Falange Española de las JONS was one of the original supporters of the military coup d'état against the republic, the other being the Carlists. After the death of José Antonio Primo de Rivera, Manuel Hedilla sought to take control of the Falange, but this was usurped by Franco who sought to take control of the movement as part of his move to take control of the National faction. In 1937, Franco announced a decree of unification of the National political movements, particularly the Falange and the Carlists into a single movement, nominally still the Falange, under his leadership, under the name Falange Española Tradicionalista y de las JONS. Both Falangists and Carlists were initially furious at the decision, Falangists in particular saw their ideological role as being usurped by the Catholic Church and their revolution being indefinitely postponed.

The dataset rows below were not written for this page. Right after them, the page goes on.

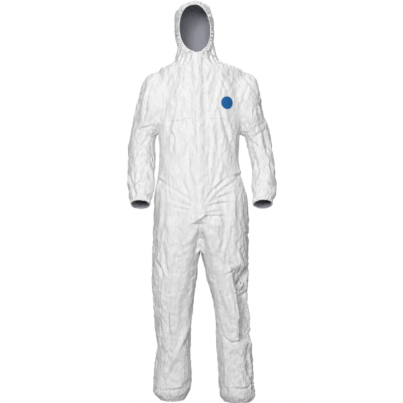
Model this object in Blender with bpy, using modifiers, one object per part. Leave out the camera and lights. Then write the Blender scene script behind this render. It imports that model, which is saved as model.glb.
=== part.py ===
"""Hooded protective coverall with a full-length front zip, elastic openings and jointed sleeves and legs.

Run it with: blender --background --python part.py
Heights are measured from the trouser hems while modelling. The parent empty "suit" then puts the origin
between the shoulders, where the garment hangs on its wearer. +Z is up and the front faces -Y.
"""

import math

import bmesh
import bpy
from mathutils import Matrix, Vector

# ---- driving dimensions, in metres, heights above the hems ----
WORN_Z = 1.400  # height of the origin: the middle of the shoulders
WORN_Y = 0.0
FABRIC = 0.0025  # thickness that stands in for the thin fabric
GAP = 0.0006  # clearance between neighbouring pieces
CROTCH_Z = 0.743
ZIP_BOTTOM = Vector((0.0, -0.150, 0.800))
ZIP_TOP = Vector((-0.0165, -0.111, 1.512))
ZIP_HALF_GAP = 0.007  # half the slot between the two front panels
KNEE_Z = 0.400
KNEE_HALF = 0.065  # half the height of the soft knee
SLEEVE_SIDES = 16
TORSO_SIDES = 32  # spans round the whole torso
HOOD_SIDES = 24

# ---- materials: colour, roughness, metallic ----
LOOKS = {
    "fabric_white": ((0.90, 0.91, 0.92), 0.75, 0.0),
    "elastic_white": ((0.85, 0.85, 0.83), 0.9, 0.0),
    "zip_tape": ((0.88, 0.89, 0.90), 0.8, 0.0),
    "zip_nylon": ((0.86, 0.87, 0.88), 0.4, 0.0),
    "zip_metal": ((0.80, 0.81, 0.82), 0.35, 0.6),
    "badge_blue": ((0.01, 0.16, 0.42), 0.45, 0.0),
    "badge_white": ((0.92, 0.93, 0.94), 0.5, 0.0),
}

# Torso sections: height at the front, height at the back, half width, back depth, centre x, squareness.
TORSO = (
    (CROTCH_Z, CROTCH_Z, 0.207, 0.118, 0.000, 2.6),
    (0.800, 0.800, 0.207, 0.132, 0.000, 2.5),
    (0.880, 0.880, 0.201, 0.134, 0.000, 2.4),
    (0.970, 0.970, 0.186, 0.121, 0.000, 2.3),
    (1.065, 1.065, 0.177, 0.110, 0.000, 2.3),
    (1.190, 1.190, 0.183, 0.118, 0.000, 2.3),
    (1.330, 1.330, 0.190, 0.122, 0.000, 2.2),
    (1.390, 1.390, 0.192, 0.112, 0.000, 1.9),
    (1.425, 1.425, 0.188, 0.100, -0.001, 1.7),
    (1.447, 1.447, 0.168, 0.092, -0.004, 1.7),
    (1.465, 1.460, 0.135, 0.088, -0.009, 1.8),
    (1.482, 1.468, 0.106, 0.086, -0.014, 1.9),
    (1.512, 1.478, 0.092, 0.084, -0.0165, 2.0),
)

# Hood sections: height at the front, height at the back, half width, front, back, centre x, squareness.
NECK_RING = (1.513, 1.479, 0.092, -0.1109, 0.084, -0.0165, 2.0)
HOOD = (
    (1.592, 1.545, 0.086, -0.114, 0.104, -0.024, 2.1),
    (1.625, 1.600, 0.087, -0.115, 0.122, -0.026, 2.2),
    (1.665, 1.655, 0.086, -0.112, 0.128, -0.027, 2.2),
    (1.700, 1.697, 0.080, -0.104, 0.120, -0.028, 2.2),
    (1.727, 1.727, 0.066, -0.088, 0.102, -0.028, 2.1),
    (1.744, 1.744, 0.045, -0.063, 0.074, -0.028, 2.0),
    (1.752, 1.752, 0.018, -0.025, 0.034, -0.028, 2.0),
)
FACE_CENTRE = Vector((-0.024, 0.0, 1.634))
FACE_HALF_WIDTH = 0.064
FACE_HALF_HEIGHT = 0.104
HOOD_CENTRE_HALF = 0.042  # half width of the hood's centre strip

# Sleeve sections of the +X arm: outer (x, z), inner (x, z), middle y, half depth, forward lean in degrees.
SHOULDER_SLEEVE = (((0.240, 1.412), (0.1945, 1.167), 0.012, 0.088, 0),)
UPPER_SLEEVE = (
    ((0.268, 1.345), (0.198, 1.160), 0.016, 0.085, 0),
    ((0.286, 1.265), (0.202, 1.150), 0.022, 0.079, 2),
    ((0.302, 1.192), (0.205, 1.137), 0.026, 0.071, 6),
)
ELBOW_SLEEVE = (((0.317, 1.115), (0.206, 1.090), 0.020, 0.064, 16),)
FOREARM_SLEEVE = (
    ((0.320, 1.048), (0.205, 1.043), 0.000, 0.062, 26),
    ((0.320, 0.985), (0.203, 0.985), -0.033, 0.060, 27),
    ((0.319, 0.925), (0.203, 0.925), -0.064, 0.057, 27),
    ((0.314, 0.893), (0.209, 0.893), -0.081, 0.051, 27),
    ((0.306, 0.874), (0.218, 0.874), -0.091, 0.043, 27),
    ((0.300, 0.862), (0.224, 0.862), -0.097, 0.038, 27),
)

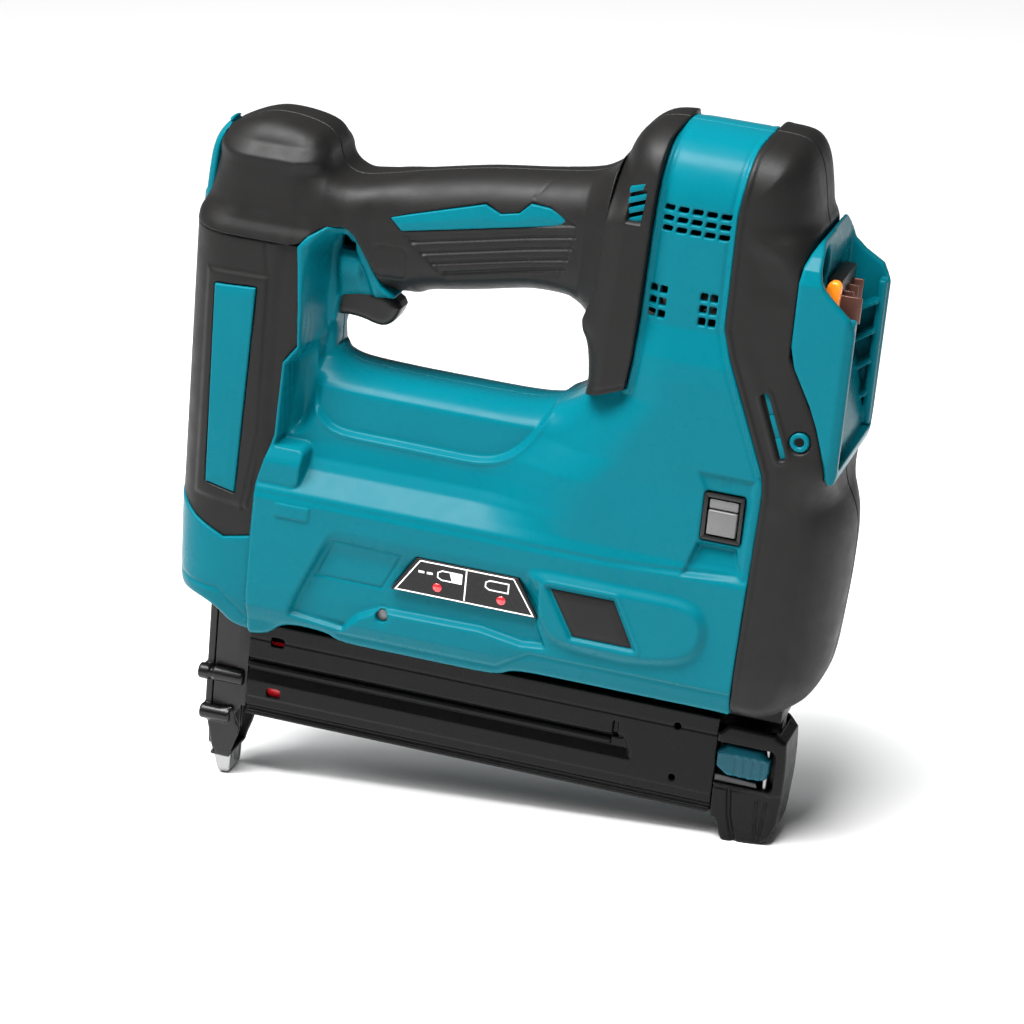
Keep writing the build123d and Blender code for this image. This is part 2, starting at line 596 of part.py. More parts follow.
def air_tube():
    """The pressed pipe from the compressor head to the top of the drive cylinder."""
    x1 = PISTON_REAR - PISTON_LENGTH - RACK_STROKE - 1.0 - 7.0
    z = GEAR_Z + 6.0
    r = 2.8
    outer = fuse(strut((x1, 0, z), (22.4, 0, z), r), strut((22.4, 0, z - 1.0), (22.4, 0, 244.0), r),
                 Solid.make_sphere(r + 0.2, Plane(origin=(22.4, 0, z)), -90, 90, 360))
    return cut(outer, strut((x1 + 1, 0, z), (22.4, 0, z), 1.8), strut((22.4, 0, z),
        (22.4, 0, 245.0), 1.8))


def drive_piston():
    z0 = PISTON_TOP - PISTON_HEIGHT
    body = rod_z(0, 0, DRIVE_BORE - 0.06, z0, PISTON_TOP)
    body = cut(body, rod_z(0, 0, 10.0, z0 + 6.0, PISTON_TOP + 1))
    for z in (z0 + 2.0, z0 + 11.0):
        body = body - (rod_z(0, 0, DRIVE_BORE + 1, z, z + 2.4) - rod_z(0, 0, DRIVE_BORE - 1.8,
            z - 1, z + 3))
    return body - box(-0.75, 0.75, -2.2, 2.2, z0 - 1, z0 + 4.0)


def piston_seals():
    z0 = PISTON_TOP - PISTON_HEIGHT
    out = []
    for z in (z0 + 2.0, z0 + 11.0):
        out.append(rod_z(0, 0, DRIVE_BORE - 0.04, z + 0.1, z + 2.3) - rod_z(0, 0, DRIVE_BORE - 1.8,
            z, z + 3))
    return out


def driver_blade():
    z0 = PISTON_TOP - PISTON_HEIGHT
    return box(-0.6, 0.6, -0.75, 0.75, BLADE_TIP_REST, z0) + box(-0.6, 0.6, -2.0, 2.0, z0 - 2.0,
        z0 + 3.8)


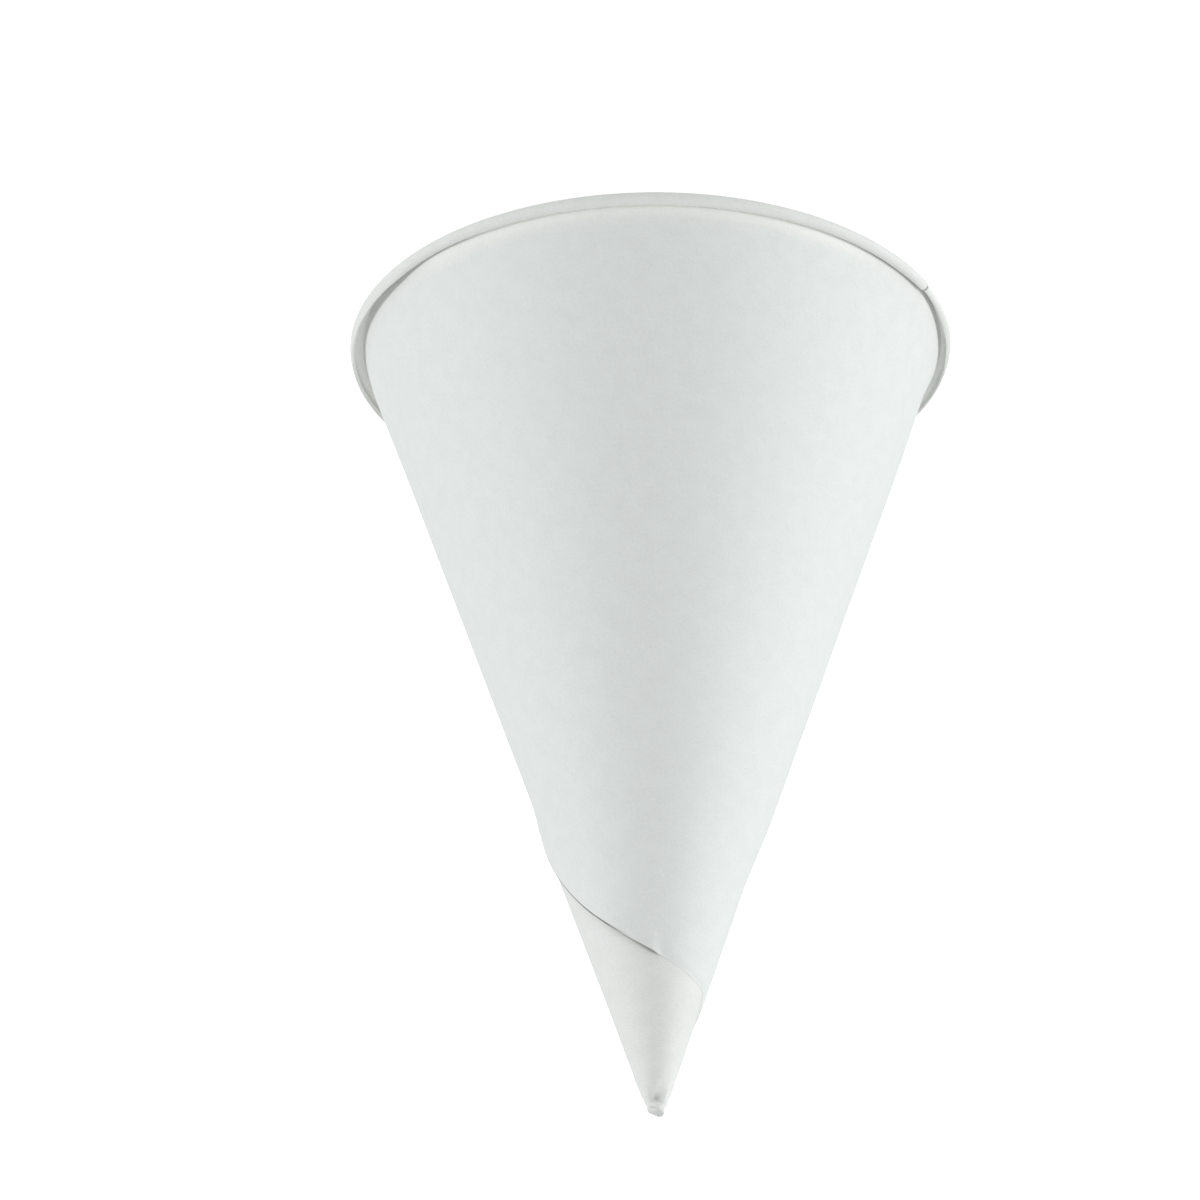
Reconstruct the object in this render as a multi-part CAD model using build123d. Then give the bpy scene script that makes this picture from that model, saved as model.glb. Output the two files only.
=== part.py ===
from build123d import *
from math import acos, asin, atan2, ceil, cos, degrees, hypot, pi, radians, sin, tan
import os

# A cone paper cup, standing on its rim with the mouth down and the tip up.
# It is one paper blank, wound about 1.6 turns into a cone, glued where the plies
# overlap, with the rim turned outward and rolled into a bead.
# The origin is the centre of the circle that the rim rests on, and +Z runs through the tip.
# Angles are about the axis, in degrees, counter-clockwise from +X as seen from the tip.

# The whole cup
rim_diameter = 86.4
cup_height = 121.9
paper_thickness = 0.25

# The lip: the paper turns under, runs flat for a moment, comes up again outside the wall
# and curls back towards it. The angles are measured round the curl from where it starts.
lip_turn_radius = 0.9
lip_land = 0.36
lip_curl_radius = 0.8
lip_curl_angle = 112.0
second_edge_setback = 15.0

# The tip: pressed blunt, so the cup stops short of the cone's own point
tip_blunting = 2.4
tip_crown_diameter = 0.3
tip_plug_depth = 3.6
tip_dent_radius = 1.5
tip_dent_depth = 0.4
tip_dent_drop = 2.7
tip_dent_angle = 265.0

# The blank: its leading edge is inside the cup, its trailing edge is a straight cut outside
leading_edge_angle = 204.0
climb_angle = 24.0
climb_foot_sink = 0.4
cut_distance = 20.2
cut_foot_angle = 166.5
cut_corner_angle = 192.0
cut_corner_height = 2.0

# The stretch of the trailing edge that the glue misses, so it stands off the ply under it.
# It is made of wedges that start just under the glued faces and run on past the cut.
loose_start_angle = 258.0
loose_end_gap = 20.0
loose_width = 9.0
loose_lift = 0.45
loose_root_sink = 0.05
loose_edge_sink = 0.025
loose_overrun = 1.0

# The nick where the leading edge is rolled into the lip
nick_width = 0.7
nick_depth = 0.5

# The curved patches run through flat sections set this many degrees apart,
# and each bend of the lip is made of flats that turn by no more than this
climb_step = 4.0
cut_step = 5.0
flat_step = 23.0

# Sizes that follow from those above
rim_radius = rim_diameter / 2
glue_depth = paper_thickness / 2
outside_point_height = cup_height + tip_blunting
lip_turn_centre = rim_radius - lip_turn_radius - lip_land
turn_to_point = hypot(lip_turn_centre, outside_point_height - lip_turn_radius)
half_angle = (
    atan2(lip_turn_centre, outside_point_height - lip_turn_radius)
    - asin((lip_turn_radius - paper_thickness) / turn_to_point)
)
inside_point_height = outside_point_height - paper_thickness / sin(half_angle)
half_turn_in_degrees = degrees(half_angle)

# The round of the tip, tangent to the wall and to the flat crown on top of it
tip_round = (tip_blunting * tan(half_angle) - tip_crown_diameter / 2) / (
    cos(half_angle) - (1 - sin(half_angle)) * tan(half_angle)
)

# The stretch of the wall, as slant distances down from the inside point of the cone
wall_end = (
    (inside_point_height - lip_turn_radius) * cos(half_angle)
    + lip_turn_centre * sin(half_angle)
)
plug_end = (tip_blunting + tip_plug_depth) / cos(half_angle)
ply_start = tip_blunting + tip_round

# The straight cut ends at a corner of the blank just above the lip, at this angle
trailing_edge_angle = (
    cut_foot_angle + degrees(acos(cut_distance / (wall_end - cut_corner_height))) / sin(half_angle)
)
loose_end_angle = trailing_edge_angle - loose_end_gap


def on_section(slant, depth):
    """Radius and height of a point of the wall: slant from the inside point, depth out from the inside face."""
    radius = slant * sin(half_angle) + depth * cos(half_angle)
    height = inside_point_height - slant * cos(half_angle) + depth * sin(half_angle)
    return radius, height


def flats(bend):
    """A bend as equal flats between points of its arc."""
    count = ceil((bend % 0).get_angle(bend % 1) / flat_step)
    return Polyline(*[bend @ (i / count) for i in range(count + 1)])


def paper_line(slant, depth, curl_angle):
    """The wall from a slant distance down, then the lip up to its free edge, a depth into the paper."""
    wall = Line(on_section(slant, depth), on_section(wall_end, depth))
    turn = JernArc(wall @ 1, wall % 1, lip_turn_radius - depth, 90 - half_turn_in_degrees)
    land = Line(turn @ 1, (turn @ 1) + Vector(lip_land, 0))
    rise = JernArc(land @ 1, land % 1, lip_turn_radius - depth, 90)
    curl = JernArc(rise @ 1, rise % 1, lip_curl_radius - depth, curl_angle)
    return [wall, flats(turn), land, flats(rise), flats(curl)]


def first_ply_section():
    """Half section of the first ply, which goes all the way round: blunt tip, wall and lip."""
    shoulder_height = cup_height - tip_round * (1 - sin(half_angle))
    shoulder = (
        inside_point_height + paper_thickness * sin(half_angle) - shoulder_height
    ) / cos(half_angle)
    outside = paper_line(shoulder, paper_thickness, lip_curl_angle)
    inside = paper_line(plug_end, 0, lip_curl_angle)
    edge = Line(outside[-1] @ 1, inside[-1] @ 1)
    plug_face = Line(inside[0] @ 0, (0, cup_height - tip_plug_depth))
    nose = JernArc(outside[0] @ 0, (outside[0] % 0) * -1, tip_round, 90 - half_turn_in_degrees)
    crown = Line(nose @ 1, (0, cup_height))
    axis = Line(plug_face @ 1, crown @ 1)
    return Plane.XZ * make_face([*outside, edge, *inside, plug_face, axis, crown, nose])


def second_ply_section():
    """Half section of the second ply, rooted in the first, which it is glued to."""
    curl_angle = lip_curl_angle - second_edge_setback
    outside = paper_line(ply_start, 2 * paper_thickness, curl_angle)
    inside = paper_line(ply_start, glue_depth, curl_angle)
    edge = Line(outside[-1] @ 1, inside[-1] @ 1)
    top = Line(outside[0] @ 0, inside[0] @ 0)
    return Plane.XZ * make_face([*outside, edge, *inside, top])


def wall_patch(angle, upper, lower):
    """Flat four-sided face through the wall at an angle. Each end is a slant and its two depths."""
    corners = [
        on_section(upper[0], upper[1]),
        on_section(lower[0], lower[1]),
        on_section(lower[0], lower[2]),
        on_section(upper[0], upper[2]),
    ]
    return Plane.XZ.rotated((0, 0, angle)) * make_face(Polyline(*corners, close=True))


def angles_between(first, last, step):
    """Angles from first to last, evenly spaced and about a step apart."""
    count = round(abs(last - first) / step)
    return [first + (last - first) * i / count for i in range(count + 1)]


def climb_angles():
    """Angles of the sections through the climb, from its foot to the leading edge."""
    return angles_between(leading_edge_angle - climb_angle, leading_edge_angle, climb_step)


def climb_lift(angle):
    """How far the paper stands off the first turn on its way up to the leading edge, from just under it."""
    share = 1 + (angle - leading_edge_angle) / climb_angle
    return paper_thickness * (share - climb_foot_sink * (1 - share))


def climb():
    """The second turn of the paper climbing onto the leading edge, as a ramp outside the first ply."""
    patches = []
    for angle in climb_angles():
        depths = (glue_depth, paper_thickness + climb_lift(angle))
        patches.append(wall_patch(angle, (ply_start, *depths), (wall_end, *depths)))
    return loft(patches)


def leading_edge_step():
    """The hollow inside the cup beside the leading edge, where the next turn stands off by one ply."""
    patches = []
    for angle in climb_angles():
        depths = (-2 * paper_thickness, climb_lift(angle))
        patches.append(wall_patch(angle, (cut_distance, *depths), (wall_end + lip_turn_radius, *depths)))
    return loft(patches)


def cut_slant(angle):
    """Where the straight cut crosses the wall at an angle, as a slant distance."""
    return cut_distance / cos(radians(angle - cut_foot_angle) * sin(half_angle))


def looseness(angle):
    """How free the trailing edge is at an angle, from 0 where it is glued down to 1 where it lifts most."""
    share = (angle - loose_start_angle) / (loose_end_angle - loose_start_angle)
    return sin(pi * min(max(share, 0), 1)) ** 2


def below_cut():
    """All that the straight cut leaves off the second ply."""
    patches = []
    depths = (0, 2 * (paper_thickness + loose_lift))
    for angle in angles_between(cut_corner_angle, trailing_edge_angle + cut_step, cut_step):
        patches.append(wall_patch(angle, (tip_blunting, *depths), (cut_slant(angle), *depths)))
    return loft(patches, ruled=True)


def wedge_along_cut(inner_depth, root_depth, edge_depth):
    """A wedge along the loose stretch of the cut. Its outer face rises off one depth at its root
    and off another at the cut, where it lifts by as much as the margin does."""
    patches = []
    for angle in angles_between(loose_start_angle, loose_end_angle, cut_step):
        root = cut_slant(angle) + loose_width
        end = cut_slant(angle) - loose_overrun
        lifted_depth = edge_depth - loose_edge_sink + loose_lift * looseness(angle)
        upper = (root, inner_depth, root_depth - loose_root_sink)
        lower = (end, inner_depth, lifted_depth)
        patches.append(wall_patch(angle, upper, lower))
    return loft(patches, ruled=True)


def raised_margin():
    """The paper of the loose margin, lifted out of the second ply."""
    outer_face = 2 * paper_thickness
    return wedge_along_cut(glue_depth + loose_edge_sink, outer_face, outer_face)


def gap_under_margin():
    """The gap between the loose margin and the first ply. It opens from inside the glue."""
    return wedge_along_cut(-glue_depth, glue_depth, paper_thickness)


def nick():
    """The notch in the free edge of the lip, at the rolled-in end of the leading edge."""
    curl_centre = rim_radius - lip_curl_radius
    lip_top = lip_turn_radius + lip_curl_radius
    notch = Box(lip_curl_radius, nick_width, 2 * nick_depth)
    return Rot(0, 0, leading_edge_angle) * Pos(curl_centre, 0, lip_top) * notch


def tip_dent():
    """The ball that leaves the crumpled dent in the side of the pressed tip."""
    height = cup_height - tip_dent_drop
    surface_radius = (outside_point_height - height) * tan(half_angle)
    reach = surface_radius + tip_dent_radius - tip_dent_depth
    return Rot(0, 0, tip_dent_angle) * Pos(reach, 0, height) * Sphere(tip_dent_radius)


def first_ply():
    """The turn of paper that goes all the way round, with its pressed tip and the nick in its lip."""
    turn = revolve(first_ply_section(), Axis.Z, 360)
    return turn - tip_dent() - nick()


def second_ply():
    """The overlapping turn, from its climb beside the leading edge to its straight-cut trailing edge."""
    overlap = trailing_edge_angle - leading_edge_angle
    turn = revolve(second_ply_section(), Axis.Z, overlap)
    turn = Rot(0, 0, leading_edge_angle) * turn
    return turn + climb() + raised_margin() - below_cut() - gap_under_margin()


def paper_cone_cup():
    """The whole cup as one solid."""
    return first_ply() + second_ply() - leading_edge_step()


cup = paper_cone_cup()
os.makedirs("parts", exist_ok=True)
export_step(cup, "parts/paper_cone_cup.step")
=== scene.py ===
import math

import bpy
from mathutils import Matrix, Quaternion, Vector, noise


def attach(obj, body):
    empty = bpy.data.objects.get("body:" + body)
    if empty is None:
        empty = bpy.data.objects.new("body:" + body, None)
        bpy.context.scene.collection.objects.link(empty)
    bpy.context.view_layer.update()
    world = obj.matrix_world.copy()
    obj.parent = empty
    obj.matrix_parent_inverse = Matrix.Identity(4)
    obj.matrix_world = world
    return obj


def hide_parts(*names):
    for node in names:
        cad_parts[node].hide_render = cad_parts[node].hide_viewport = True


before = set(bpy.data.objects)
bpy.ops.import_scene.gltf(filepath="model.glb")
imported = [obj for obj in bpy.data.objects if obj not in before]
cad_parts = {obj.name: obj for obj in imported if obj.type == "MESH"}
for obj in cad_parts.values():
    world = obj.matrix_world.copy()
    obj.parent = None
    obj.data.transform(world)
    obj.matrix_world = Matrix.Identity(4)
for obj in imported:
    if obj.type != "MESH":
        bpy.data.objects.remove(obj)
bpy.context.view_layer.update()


# The cup: one blank of white cup paper, wound a little over one and a half times round a
# cone-shaped mandrel and glued where the plies overlap. The glue misses a stretch along the
# straight-cut end. The tip is pressed blunt, and the blank's rim is rolled outward into a bead.

# Sizes are in millimetres. An angle is in degrees about the axis, counter-clockwise from +X.
# A turn is the angle that the paper has been wound through since its leading edge, and a
# slant is a distance down the wall from the cone's point.
paper = 0.25
between_plies = 0.012
cone_point = 123.512
half_angle = math.radians(18.486)
wall_foot = 129.58
leading_edge = 204.0
climb = 24.0

# The blank's short end runs from the tip to a corner, and its straight cut from there to the
# rim. Near the tip both of its ends lean back, by up to an angle over a length of slant.
corner_turn = 348
last_turn = 577.6
corner_slant = 20.40
cut_distance = 20.2
cut_foot = 166.5
end_lean, end_lean_run = 80.0, 13.0

# The margin along the straight cut that the glue has missed. It stands off most near the
# corner, and keeps less of that further on. The glued margins are pressed thin instead.
loose_width = 9.0
loose_lift = 0.50
loose_lift_lost = 0.30
pressed_away = 0.88


def ease(low, high, value):
    """0 below low, 1 above high, and a smooth rise between them."""
    share = min(max((value - low) / (high - low), 0.0), 1.0)
    return share * share * (3 - 2 * share)


def band(rise, fall, value):
    """1 between a smooth rise and a smooth fall, each given by its two ends."""
    return ease(*rise, value) * (1 - ease(*fall, value))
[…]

Upon unification and seizure of leadership by Franco, Franco distanced the party from fascism and declared "The Falange does not consider itself fascist; its founder said so personally." After this announcement, the practice in the National faction of referring to the Falange as "fascists" disappeared by 1937, but Franco did not deny that there were fascists within the Falange. Franco declared that the Falange's goal was to incorporate the "great neutral mass of the unaffiliated", and promised that no ideological rigidity would be allowed to interfere with the goal. Under Franco's leadership, the Falange abandoned the previous anticlerical tendencies of José Antonio Primo de Rivera and instead promoted neotraditionalist National Catholicism, though it continued to criticize Catholic pacifism. Franco's Falange also abandoned hostility to capitalism, with Falange member Raimundo Fernández-Cuesta declaring that Falange's national syndicalism was fully compatible with capitalism.
CEDA
The Spanish Confederation of Autonomous Right-wing Groups, CEDA, was a Catholic right-wing political organization dedicated to anti-Marxism. The CEDA was led by José María Gil-Robles y Quiñones. The CEDA claimed that it was defending Spain and "Christian civilization" from Marxism, and claimed that the political atmosphere in Spain had made politics a matter of Marxism versus anti-Marxism. With the advent of the rise of the Nazi Party to power in Germany, the CEDA aligned itself with similar propaganda ploys to the Nazis, including the Nazi emphasis on authority, the fatherland, and hierarchy. Gil-Robles attended in audience at the Nazi Party rally in Nuremberg and was influenced by it, henceforth becoming committed to creating a single anti-Marxist counterrevolutionary front in Spain. Gil-Robles declared his intention to "give Spain a true unity, a new spirit, a totalitarian polity..." and went on to say "Democracy is not an end but a means to the conquest of the new state. When the time comes, either parliament submits or we will eliminate it." The CEDA held fascist-style rallies, called Gil-Robles "Jefe", the equivalent of Duce, and claimed that the CEDA might lead a "March on Madrid" to forcefully seize power. The CEDA failed to make the substantive electoral gains from 1931 to 1936 that were needed for it to form government which resulted in right-wing support draining from it and turning towards the belligerent Alfonsist monarchist leader José Calvo Sotelo. Subsequently, the CEDA abandoned its moderation and legalism and began providing support for those committed to violence against the republic, including handing over its electoral funds to the initial leader of the military coup against the republic, General Emilio Mola. Subsequently, supporters of the CEDA's youth movement, Juventudes de Acción Popular began to defect en masse to join the Falange, and the JAP ceased to exist as a political organisation in 1937.Monarchists
Carlists
The Carlists were monarchists and ardent ultratraditionalist Catholics who sought the installation of Carlist Pretender Francisco Javier de Borbón as King of Spain. The Carlists were anti-republican, anti-democratic and staunchly anti-socialist. The Carlists were so anti-socialist that they opposed both Hitler and Mussolini because of their socialist tendencies. The Carlists were led by Manuel Fal Condé and held their main base of support in Navarre. The Carlists along with the Falange were the original supporters of the military coup d'état against the republic. The Carlists held a long history of violent opposition to Spanish liberalism, stemming back to 1833 when they launched a six-year civil war against the reformist regency of María Cristina de las dos Sicilias. The Carlists were strongly intransigent to any coalition with other movements, even believing that no non-Carlist could have honest intentions.During the war, the Carlists' militia, the Requetés reached a peak of 42,000 recruits but by the end of hostilities in April 1939 their overall strength had been reduced to 23,000. The Carlists contributed some of the Nationalists' most effective shock troops during the war.